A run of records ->
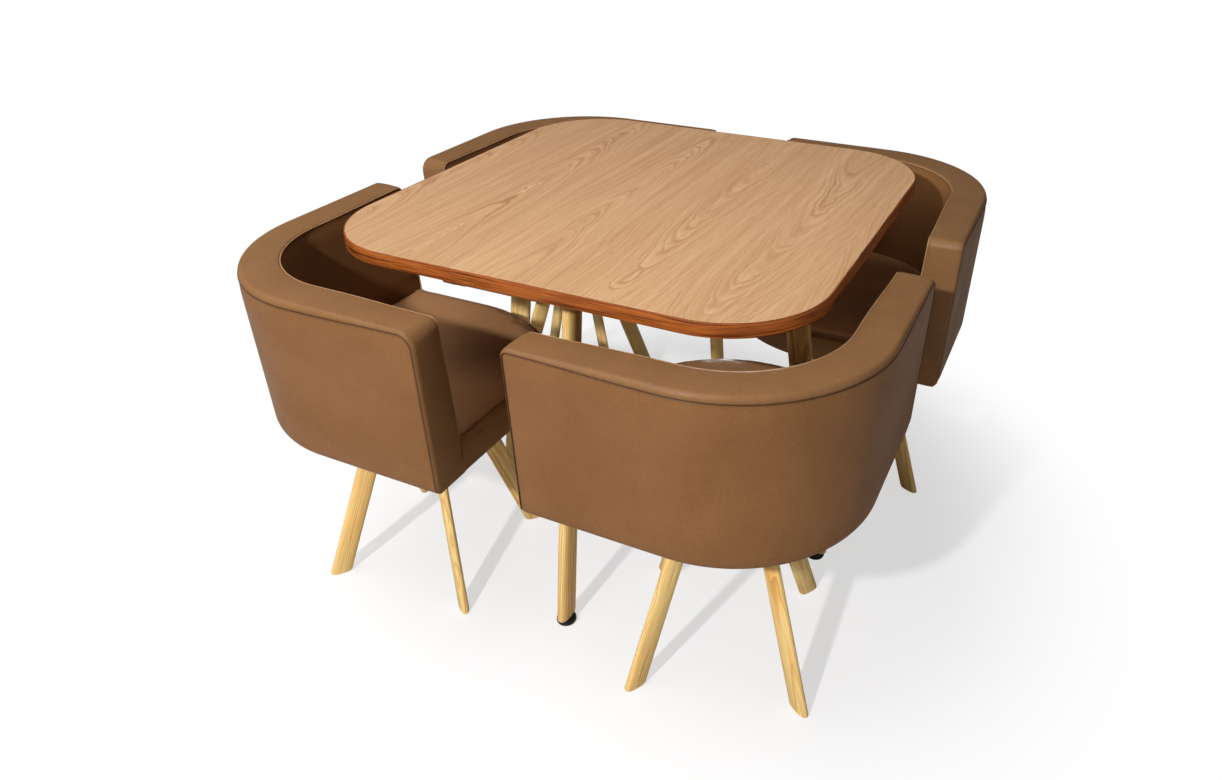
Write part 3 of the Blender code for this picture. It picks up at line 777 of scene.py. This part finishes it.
def leg_piece(node, depth, width, material):
    """A slanted leg in its node's place, with its grain running along its own axis."""
    places = [vert.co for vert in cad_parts[node].data.vertices]
    low = min(place.z for place in places)
    high = max(place.z for place in places)
    foot = end_middle([place for place in places if place.z < low + LEG_END], low)
    top = end_middle([place for place in places if place.z > high - LEG_END], high)
    slant = top - foot
    angle = atan2(slant.y, slant.x)
    turn = Matrix.Rotation(angle, 4, "Z")
    rings = []
    for inset, z in ((FOOT_ROUNDING, 0), (FOOT_ROUNDING * 0.3, FOOT_ROUNDING * 0.3), (0, FOOT_ROUNDING),
                     (0, (high - low) / 2), (0, high - low)):
        middle = foot + slant * (z / (high - low))
        rings.append([middle + turn @ p for p in leg_outline(depth - 2 * inset, width - 2 * inset)])
    points, faces = loft(rings, False)
    axis = slant.normalized()
    flat = Vector((cos(angle), sin(angle), 0))
    flat = (flat - axis * flat.dot(axis)).normalized()
    side = axis.cross(flat)
    place = Matrix.Translation(foot) @ Matrix((flat, side, axis)).transposed().to_4x4()
    back = place.inverted()
    item = make_piece(node + "_wood", [back @ p for p in points], faces, material, sharp=40)
    item.matrix_world = place
    return item


def turned(name, profile, centre, material, steps=40):
    """A round piece from its half section, given from its top down."""
    rings = [arc_points(centre, radius, 0, 360, steps, z)[:-1] for radius, z in profile]
    return make_piece(name, *loft(rings, False), material, sharp=35)


# Materials


class Shader:
    """A node material: each call adds a node and returns one of its outputs."""

    def __init__(self, name):
        self.material = bpy.data.materials.new(name + "_look")
        self.material.use_nodes = True
        self.tree = self.material.node_tree
        self.surface = self.tree.nodes["Principled BSDF"]
        self.at = self.add("TexCoord", output="Object")

    def node(self, kind):
        return self.tree.nodes.new("ShaderNode" + kind)

    def put(self, socket, value):
        if isinstance(value, bpy.types.NodeSocket):
            self.tree.links.new(value, socket)
        elif value is not None:
            socket.default_value = value

    def add(self, kind, values=(), output=0, **settings):
        node = self.node(kind)
        for key, value in settings.items():
            setattr(node, key, value)
        for key, value in dict(values).items():
            self.put(node.inputs[key], value)
        return node.outputs[output]

    def math(self, operation, first, second=None):
        return self.add("Math", {0: first, 1: second}, operation=operation)

    def plus(self, first, second):
        return self.math("ADD", first, second)

    def times(self, first, second):
        return self.math("MULTIPLY", first, second)

    def centred(self, value, amount):
        """A value from 0 to 1 as a shift to either side."""
        return self.times(self.math("SUBTRACT", value, 0.5), amount)

    def hypotenuse(self, first, second):
        return self.math("SQRT", self.plus(self.times(first, first), self.times(second, second)))

    def split(self, value, kind="SeparateXYZ"):
        node = self.node(kind)
        self.put(node.inputs[0], value)
        return tuple(node.outputs)

    def moved(self, vector, shift):
        return self.add("VectorMath", {0: vector, 1: shift}, operation="ADD")

    def noise(self, vector, scale=1.0, detail=2.0, roughness=0.5):
        values = {"Vector": vector, "Scale": scale, "Detail": detail, "Roughness": roughness}
        return self.add("TexNoise", values)

    def stretched(self, vector, scale, detail=2.0, roughness=0.5):
        """Noise with a scale of its own along each axis."""
        scaled = self.add("Mapping", {"Vector": vector, "Scale": scale})
        return self.noise(scaled, 1.0, detail, roughness)

    def ramp(self, factor, stops):
        node = self.node("ValToRGB")
        elements = node.color_ramp.elements
        while len(elements) < len(stops):
            elements.new(0.5)
        for element, (place, colour) in zip(elements, stops):
            element.position = place
            element.color = colour
        self.put(node.inputs[0], factor)
        return node.outputs[0]

    def mix(self, factor, first, second, blend="MIX"):
        values = {0: factor, 6: first, 7: second}
        return self.add("Mix", values, 2, data_type="RGBA", blend_type=blend)

    def rescale(self, value, low, high, new_low, new_high, **settings):
        values = {"Value": value, "From Min": low, "From Max": high, "To Min": new_low, "To Max": new_high}
        return self.add("MapRange", values, **settings)

    def tint(self, colour, other, value, low, high, amount=1.0):
        """A colour that turns into another as a value goes from low to high."""
        return self.mix(self.rescale(value, low, high, 0.0, amount), colour, other)

    def bump(self, height, distance, strength, normal=None):
        values = {"Height": height, "Distance": distance, "Strength": strength, "Normal": normal}
        return self.add("Bump", values)

    def finish(self, colour, roughness, normal=None, specular=None, metallic=None):
        values = {"Base Color": colour, "Roughness": roughness, "Normal": normal,
                  "Specular IOR Level": specular, "Metallic": metallic}
        for key, value in values.items():
            self.put(self.surface.inputs[key], value)
        return self.material


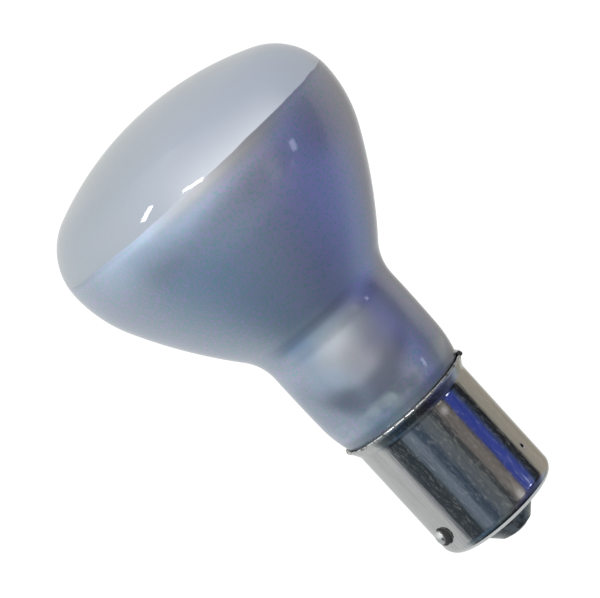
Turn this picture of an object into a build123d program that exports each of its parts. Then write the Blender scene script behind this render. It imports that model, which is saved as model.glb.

Brief -> All of the records must be repeated exactly.

Written solution ->
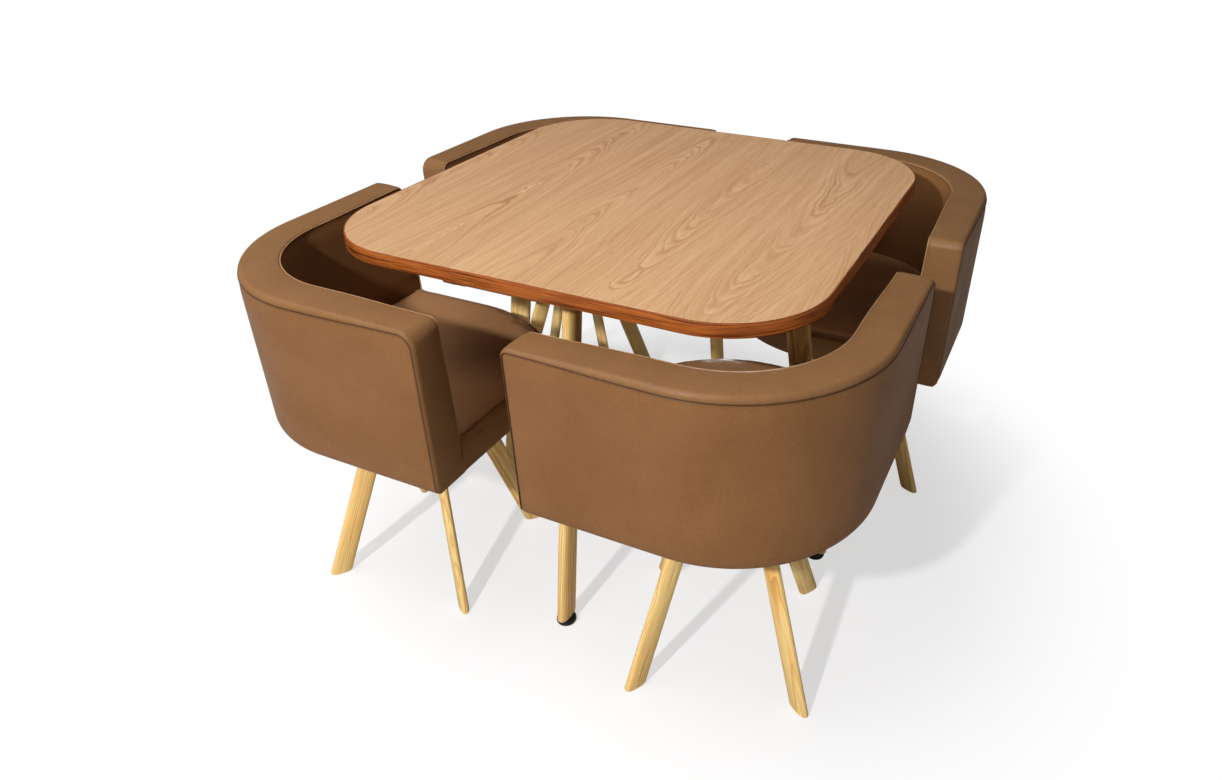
Write part 3 of the Blender code for this picture. It picks up at line 777 of scene.py. This part finishes it.
def leg_piece(node, depth, width, material):
    """A slanted leg in its node's place, with its grain running along its own axis."""
    places = [vert.co for vert in cad_parts[node].data.vertices]
    low = min(place.z for place in places)
    high = max(place.z for place in places)
    foot = end_middle([place for place in places if place.z < low + LEG_END], low)
    top = end_middle([place for place in places if place.z > high - LEG_END], high)
    slant = top - foot
    angle = atan2(slant.y, slant.x)
    turn = Matrix.Rotation(angle, 4, "Z")
    rings = []
    for inset, z in ((FOOT_ROUNDING, 0), (FOOT_ROUNDING * 0.3, FOOT_ROUNDING * 0.3), (0, FOOT_ROUNDING),
                     (0, (high - low) / 2), (0, high - low)):
        middle = foot + slant * (z / (high - low))
        rings.append([middle + turn @ p for p in leg_outline(depth - 2 * inset, width - 2 * inset)])
    points, faces = loft(rings, False)
    axis = slant.normalized()
    flat = Vector((cos(angle), sin(angle), 0))
    flat = (flat - axis * flat.dot(axis)).normalized()
    side = axis.cross(flat)
    place = Matrix.Translation(foot) @ Matrix((flat, side, axis)).transposed().to_4x4()
    back = place.inverted()
    item = make_piece(node + "_wood", [back @ p for p in points], faces, material, sharp=40)
    item.matrix_world = place
    return item


def turned(name, profile, centre, material, steps=40):
    """A round piece from its half section, given from its top down."""
    rings = [arc_points(centre, radius, 0, 360, steps, z)[:-1] for radius, z in profile]
    return make_piece(name, *loft(rings, False), material, sharp=35)


# Materials


class Shader:
    """A node material: each call adds a node and returns one of its outputs."""

    def __init__(self, name):
        self.material = bpy.data.materials.new(name + "_look")
        self.material.use_nodes = True
        self.tree = self.material.node_tree
        self.surface = self.tree.nodes["Principled BSDF"]
        self.at = self.add("TexCoord", output="Object")

    def node(self, kind):
        return self.tree.nodes.new("ShaderNode" + kind)

    def put(self, socket, value):
        if isinstance(value, bpy.types.NodeSocket):
            self.tree.links.new(value, socket)
        elif value is not None:
            socket.default_value = value

    def add(self, kind, values=(), output=0, **settings):
        node = self.node(kind)
        for key, value in settings.items():
            setattr(node, key, value)
        for key, value in dict(values).items():
            self.put(node.inputs[key], value)
        return node.outputs[output]

    def math(self, operation, first, second=None):
        return self.add("Math", {0: first, 1: second}, operation=operation)

    def plus(self, first, second):
        return self.math("ADD", first, second)

    def times(self, first, second):
        return self.math("MULTIPLY", first, second)

    def centred(self, value, amount):
        """A value from 0 to 1 as a shift to either side."""
        return self.times(self.math("SUBTRACT", value, 0.5), amount)

    def hypotenuse(self, first, second):
        return self.math("SQRT", self.plus(self.times(first, first), self.times(second, second)))

    def split(self, value, kind="SeparateXYZ"):
        node = self.node(kind)
        self.put(node.inputs[0], value)
        return tuple(node.outputs)

    def moved(self, vector, shift):
        return self.add("VectorMath", {0: vector, 1: shift}, operation="ADD")

    def noise(self, vector, scale=1.0, detail=2.0, roughness=0.5):
        values = {"Vector": vector, "Scale": scale, "Detail": detail, "Roughness": roughness}
        return self.add("TexNoise", values)

    def stretched(self, vector, scale, detail=2.0, roughness=0.5):
        """Noise with a scale of its own along each axis."""
        scaled = self.add("Mapping", {"Vector": vector, "Scale": scale})
        return self.noise(scaled, 1.0, detail, roughness)

    def ramp(self, factor, stops):
        node = self.node("ValToRGB")
        elements = node.color_ramp.elements
        while len(elements) < len(stops):
            elements.new(0.5)
        for element, (place, colour) in zip(elements, stops):
            element.position = place
            element.color = colour
        self.put(node.inputs[0], factor)
        return node.outputs[0]

    def mix(self, factor, first, second, blend="MIX"):
        values = {0: factor, 6: first, 7: second}
        return self.add("Mix", values, 2, data_type="RGBA", blend_type=blend)

    def rescale(self, value, low, high, new_low, new_high, **settings):
        values = {"Value": value, "From Min": low, "From Max": high, "To Min": new_low, "To Max": new_high}
        return self.add("MapRange", values, **settings)

    def tint(self, colour, other, value, low, high, amount=1.0):
        """A colour that turns into another as a value goes from low to high."""
        return self.mix(self.rescale(value, low, high, 0.0, amount), colour, other)

    def bump(self, height, distance, strength, normal=None):
        values = {"Height": height, "Distance": distance, "Strength": strength, "Normal": normal}
        return self.add("Bump", values)

    def finish(self, colour, roughness, normal=None, specular=None, metallic=None):
        values = {"Base Color": colour, "Roughness": roughness, "Normal": normal,
                  "Specular IOR Level": specular, "Metallic": metallic}
        for key, value in values.items():
            self.put(self.surface.inputs[key], value)
        return self.material


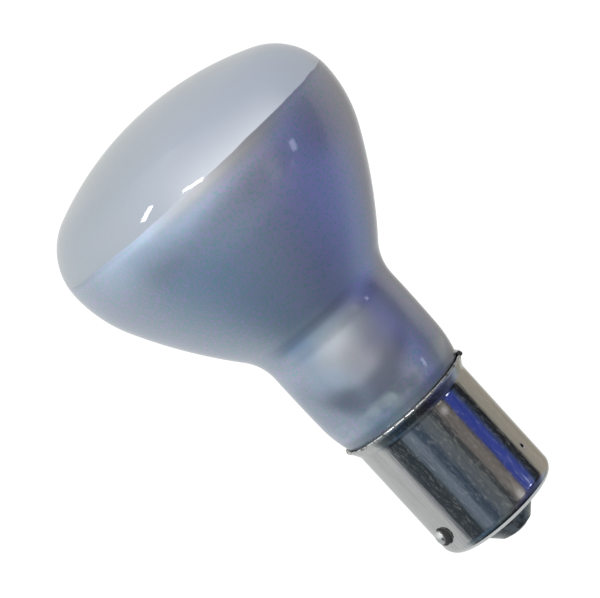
Turn this picture of an object into a build123d program that exports each of its parts. Then write the Blender scene script behind this render. It imports that model, which is saved as model.glb.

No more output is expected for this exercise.